ECLI:NL:GHSHE:2019:4620
Gerechtshof 's-Hertogenbosch
- Hoger beroep
- E.L. Schaafsma-Beversluis
- C.A.R.M. van Leuven
- A.F.J. Manders
- Rechtspraak.nl
Wijziging van partner- en kinderalimentatie na echtscheiding met betrekking tot draagkracht en wettelijke maatstaven
In deze zaak heeft het Gerechtshof 's-Hertogenbosch op 19 december 2019 uitspraak gedaan in hoger beroep over de wijziging van partner- en kinderalimentatie na een echtscheiding. De vrouw, verzoekster in het principaal hoger beroep, had in 2018 hoger beroep aangetekend tegen een beschikking van de rechtbank Oost-Brabant van 24 november 2017. De man, verweerder in het principaal hoger beroep, had op zijn beurt een incidenteel hoger beroep ingediend. De zaak betreft de alimentatieverplichtingen van de man ten aanzien van de minderjarige kinderen en de vrouw, waarbij de draagkracht van de man centraal staat.

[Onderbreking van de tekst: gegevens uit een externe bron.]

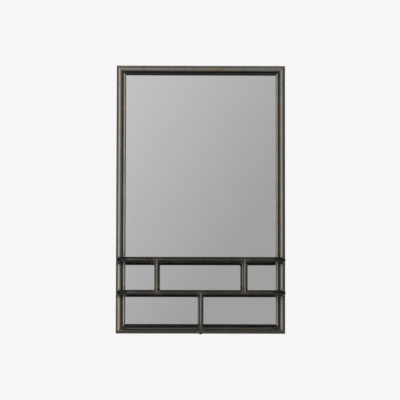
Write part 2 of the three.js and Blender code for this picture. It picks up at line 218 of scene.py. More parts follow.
class Wire:
    """A socket in a material, with arithmetic on it."""

    def __init__(self, tree, socket):
        self.tree = tree
        self.socket = socket

    def node(self, kind, settings=None, inputs=None, output=0):
        """A node of any kind: settings first, then the values or links of its sockets."""
        made = self.tree.nodes.new(kind)
        for key, value in (settings or {}).items():
            setattr(made, key, value)
        for key, value in (inputs or {}).items():
            if isinstance(value, Wire):
                self.tree.links.new(value.socket, made.inputs[key])
            else:
                made.inputs[key].default_value = value
        return Wire(self.tree, made.outputs[output])

    def math(self, operation, *values):
        return self.node("ShaderNodeMath", {"operation": operation}, dict(enumerate(values)))

    def __add__(self, other):
        return self.math("ADD", self, other)

    __radd__ = __add__

    def __sub__(self, other):
        return self.math("SUBTRACT", self, other)

    def __rsub__(self, other):
        return self.math("SUBTRACT", other, self)

    def __mul__(self, other):
        return self.math("MULTIPLY", self, other)

    __rmul__ = __mul__

    def clamp(self, low, high):
        return self.math("MINIMUM", self.math("MAXIMUM", self, low), high)

    def stretched(self, scale):
        """These coordinates, scaled along each axis."""
        return self.node("ShaderNodeMapping", {}, {"Vector": self, "Scale": scale})

    def noise(self, scale, detail=3.0, roughness=0.55, distortion=0.0):
        """Clouds of 0 to 1 at these coordinates; the scale is about how many there are in a metre."""
        inputs = {"Vector": self, "Scale": scale}
        inputs.update({"Detail": detail, "Roughness": roughness, "Distortion": distortion})
        return self.node("ShaderNodeTexNoise", {}, inputs)

    def between(self, low, high):
        """0 below low, 1 above high, and a smooth step between."""
        return self.node(
            "ShaderNodeMapRange", {"interpolation_type": "SMOOTHSTEP"},
            {"Value": self, "From Min": low, "From Max": high},
        )

    def blend(self, first, second):
        """The first colour where this is 0, the second where it is 1."""
        return self.node(
            "ShaderNodeMix", {"data_type": "RGBA"}, {0: self, 6: first, 7: second}, output=2,
        )

    def bump(self, strength, distance, under=None):
        """This as a relief, over another relief where one is given."""
        inputs = {"Height": self, "Strength": strength, "Distance": distance}
        if under is not None:
            inputs["Normal"] = under
        return self.node("ShaderNodeBump", {}, inputs)


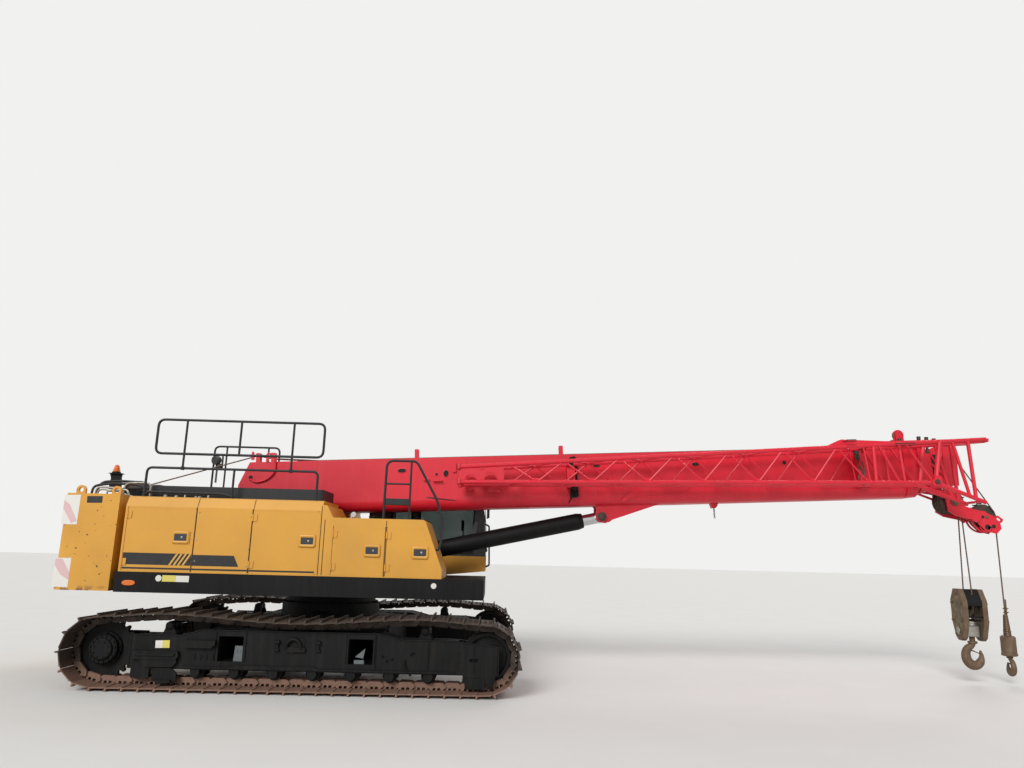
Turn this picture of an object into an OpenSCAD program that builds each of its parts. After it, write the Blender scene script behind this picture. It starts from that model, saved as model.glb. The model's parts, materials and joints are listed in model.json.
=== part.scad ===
/* [Undercarriage] */
// Distance between the middles of the two tracks, run out for work
gauge = 3600; // [3300:10:3800]
// Travel of each track frame on its two axle beams
gauge_travel = 580; // [300:10:580]
// Width of a track shoe
shoe_w = 760; // [600:10:800]
// Distance between two pins of the track chain
chain_pitch = 190; // [170:1:216]
// Radius on which the pins turn round sprocket and idler
chain_r = 352; // [330:1:360]
// From the pin line out to the tip of a shoe's bar
shoe_tip = 95; // [85:1:110]
// Sprocket axis, measured back from the slew axis
sprocket_x = 2360; // [2300:10:2500]
// Idler axis, measured forward from the slew axis
idler_x = 2340; // [2300:10:2500]
// Carrier rollers, before and behind the slew axis
carrier_x = 1570; // [1400:10:1650]
// How far the upper run climbs from the wheels to the carrier rollers
carrier_rise = 46; // [20:1:60]
// Sag of the upper run between the carrier rollers
run_sag = 80; // [40:1:85]
// Number of lower rollers on each side
roller_count = 8; // [6:1:8]
// Spacing of the lower rollers
roller_step = 470; // [420:5:470]
// Width of a track frame
frame_w = 400; // [380:5:440]
// Section of an axle beam, along the crane
beam_w = 350; // [300:5:360]
// Section of an axle beam, upright
beam_h = 343; // [300:1:350]
// Wall of an axle beam
beam_wall = 25; // [15:1:40]

/* [Upper works] */
// Underside of the upper frame above the ground
deck_low = 1100; // [1060:5:1200]
// Top of the upper frame above the ground
deck_top = 1360; // [1330:5:1400]
// Half of the width of the upper works
half_w = 1500; // [1450:5:1550]
// Rear end of the upper frame, behind the slew axis
deck_rear = 2530; // [2500:5:2560]
// Front end of the upper frame, before the slew axis
deck_front = 2270; // [2240:5:2400]
// Rear face of the counterweight, behind the slew axis
tail_x = 3340; // [3300:5:3500]
// Front face of the counterweight, behind the slew axis
weight_front = 2595; // [2580:5:2620]
// Top of the counterweight
weight_top = 2355; // [2300:5:2400]
// Roof of the engine house
house_top = 2340; // [2300:5:2380]
// Roof of the low tank house in front of it
tank_top = 2120; // [2000:5:2200]
// Thickness of the house walls
house_wall = 40; // [30:1:50]
// Thickness of a house door
door_t = 30; // [20:1:35]
// Running gap round a door
door_gap = 6; // [5:1:10]
// Radius of the lifting eyes of the counterweight
eye_r = 32; // [20:1:40]

/* [Cab] */
// Rear wall of the cab, before the slew axis
cab_rear = 400; // [380:5:500]
// Nose of the cab, before the slew axis
cab_nose = 2260; // [2200:5:2300]
// Inner wall of the cab, from the middle of the crane
cab_in = 480; // [470:5:520]
// Outer wall of the cab, from the middle of the crane
cab_out = 1460; // [1400:5:1480]
// Roof of the cab
cab_roof = 2980; // [2900:5:3050]
// Thickness of the cab walls
cab_wall = 45; // [35:1:60]
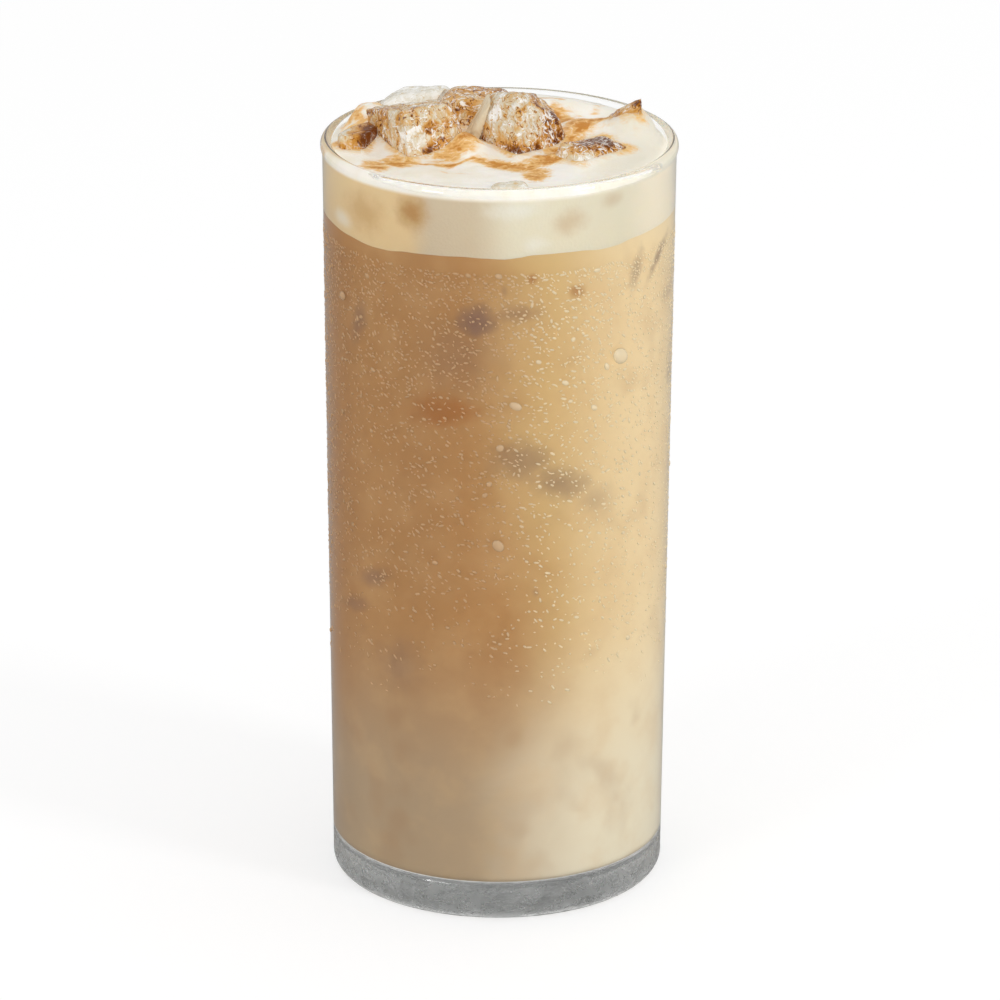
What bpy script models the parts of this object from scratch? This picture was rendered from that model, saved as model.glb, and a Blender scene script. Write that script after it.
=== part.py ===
"""An iced latte in a tall straight tumbler: glass, milky coffee, a cap of milk foam and the ice that stands out of it.

Metres, +Z up. The origin is the centre of the glass's underside, and -Y faces the viewer.
"""

import math

import bmesh
import bpy
from mathutils import Matrix, Vector, noise

MM = 0.001

# Glass
GLASS_HEIGHT = 151.5 * MM
LIP_RADIUS = 34.8 * MM          # the widest point of the rounded lip
LIP_HALF_WIDTH = 1.15 * MM
LIP_HALF_HEIGHT = 1.35 * MM
LIP_FOOT_Z = 148.6 * MM         # where the lip runs out into the wall
OUTER_TOP_RADIUS = 34.4 * MM    # the wall's outside at LIP_FOOT_Z
OUTER_FOOT_RADIUS = 32.85 * MM   # the wall's outside, run down to the table
WALL_TOP = 1.95 * MM
WALL_FOOT = 2.1 * MM
BASE_THICKNESS = 7.4 * MM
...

Het hof heeft vastgesteld dat de man in 2014, bij de totstandkoming van het echtscheidingsconvenant, een aanzienlijk lager inkomen had dan waar partijen vanuit gingen. Dit leidde tot de conclusie dat de alimentatieovereenkomsten met grove miskenning van de wettelijke maatstaven zijn aangegaan. Het hof heeft de kinderalimentatie met ingang van 21 maart 2017 op nihil vastgesteld, omdat de man geen draagkracht had om aan zijn verplichtingen te voldoen. De vrouw had verzocht om de bestreden beschikking te vernietigen, maar het hof heeft geoordeeld dat de man niet in staat is om de alimentatie te betalen, gezien zijn financiële situatie en de schulden die hij heeft.
De beslissing van het hof houdt in dat de man voor de periode van 21 maart 2017 tot 1 juli 2017 een bijdrage van € 28,18 per kind per maand dient te voldoen. De beschikking van de rechtbank is gedeeltelijk vernietigd en de alimentatieverplichtingen zijn opnieuw vastgesteld, waarbij het hof de draagkracht van de man als uitgangspunt heeft genomen. De uitspraak benadrukt het belang van de wettelijke maatstaven bij het vaststellen van alimentatieverplichtingen en de noodzaak om rekening te houden met de werkelijke financiële situatie van de onderhoudsplichtige.